Dawn Lee Ghan, 41, is one of about 47,000 homeless people in and around LA. Until this month she stayed on Skid Row, the city’s longtime ground zero for homelessness. She’s since moved into a group apartment in Covina, but before she found a place to live, I followed her for a day.
Poverty complicates everything she does, from buying a cup of coffee to having hours of unscheduled time with no job or home. Here are four moments that stood out to me as particularly telling in terms of the daily reality of homelessness:
The Green Apple Market
The Green Apple Market is a 24-hour bodega right in the heart of Skid Row. Dawn comes here a little past 6:30 for her morning coffee. Because of the byzantine rules that govern food stamps, she is not allowed to buy a hot cup with her card. She doesn’t have any cash, so instead she uses her food stamps to purchase two much more expensive cold, bottled Starbucks drinks for about $5. For Dawn, even the most basic morning ritual is an exercise in weighing short-term gain against long-term prudence. Later in the day, she returns to the Green Apple to use the ATM. She doesn’t have any money in her Wells Fargo account, but overdraws it because she needs the cash.
Why are you homeless?
During a quiet moment inside the chapel of the L.A. Mission, a Skid Row shelter, I ask Dawn about her background.
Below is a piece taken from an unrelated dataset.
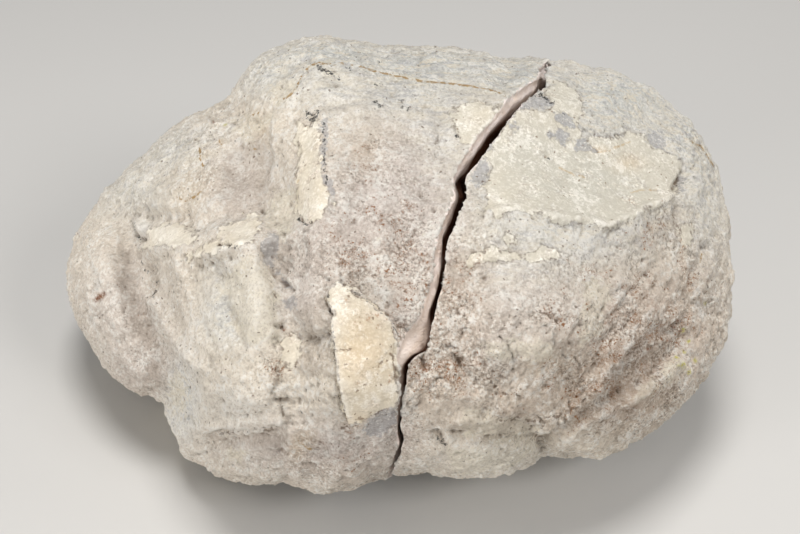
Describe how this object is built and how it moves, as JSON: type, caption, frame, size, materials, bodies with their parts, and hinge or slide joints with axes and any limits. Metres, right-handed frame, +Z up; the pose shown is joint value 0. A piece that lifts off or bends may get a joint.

It quickly becomes clear that the reasons she’s homeless are straightforward and mysterious at the same time. The straightforward part is an unstable upbringing, poverty and a longtime meth addiction. Her mother raised Dawn and her older sister in the San Gabriel Valley, and Dawn’s first bout of homelessness was during high school, when she left home for a short time. The story gets murky, however, when she says she’s been sober for the past four years. If that’s true, why has she been homeless again for the past five months? Dawn blames it partly on an abusive relationship that recently ended, and a health problem. It’s all a bit convoluted, but she’s not unique in this way. Experts say it’s rarely one thing that leads to chronic homelessness, and untangling all the reasons any one individual is on the streets can take weeks or months. That’s one reason solving the homeless crisis is so difficult.
Hope at a job fair
Dawn’s main task today is attending an annual job fair at the L.A. Mission. She arrives a little past 8 a.m. About 40 employers have set up information tables around the shelter’s dining room. At one point Dawn spots L.A. County Supervisor Hilda Solis in the room and makes a beeline to her. Dawn wants a job helping other needy people, and Solis and the other supervisors oversee social services in the county. Dawn hands Solis her resume and tells her about her recent internship with AmeriCorps, doing outreach to other homeless people on Skid Row. Solis compliments Dawn on her pluck. Dawn’s most promising lead of the day, however, comes from an organization called Easter Seals. They’re hiring aides to work at an assisted living facility in Glendale. Dawn fills out an application and does a quick interview on the spot. Later, she emails her resume from an office at the mission. She’s excited about this opportunity, but the job only pays $10 an hour for a few hours of work a day. It’s a long way from what she will need to climb out of homelessness and a negative net worth.
An empty afternoon
After the job fair, Dawn doesn’t really have anything else to do. As her day transitions into a long, empty afternoon, it’s a window into how being homeless is stressful and boring at the same time. She spent the first half of her day in a frenzy of activity, getting dressed and preparing her resume for the fair. Now she’ll wait out the afternoon aimlessly wandering the streets of Skid Row. The neighborhood looks like one enormous homeless encampment, with tents lining the sidewalks and crowds of people loitering around them. As she walks, Dawn explains which streets are known for which drugs: The heroin street, the heroin and crack street, the spice corner. This is one ironic thing about Skid Row: right outside the doors of the many nonprofits that serve homeless addicts, dealers prey on the very same people. Eventually, Dawn and I say goodbye outside Skid Row’s Union Rescue Mission. I walk a few blocks west, ending up in downtown’s historic core, right outside a luxury pet supply and grooming shop. It’s only a half-mile from where I left Dawn, but feels like a completely different city.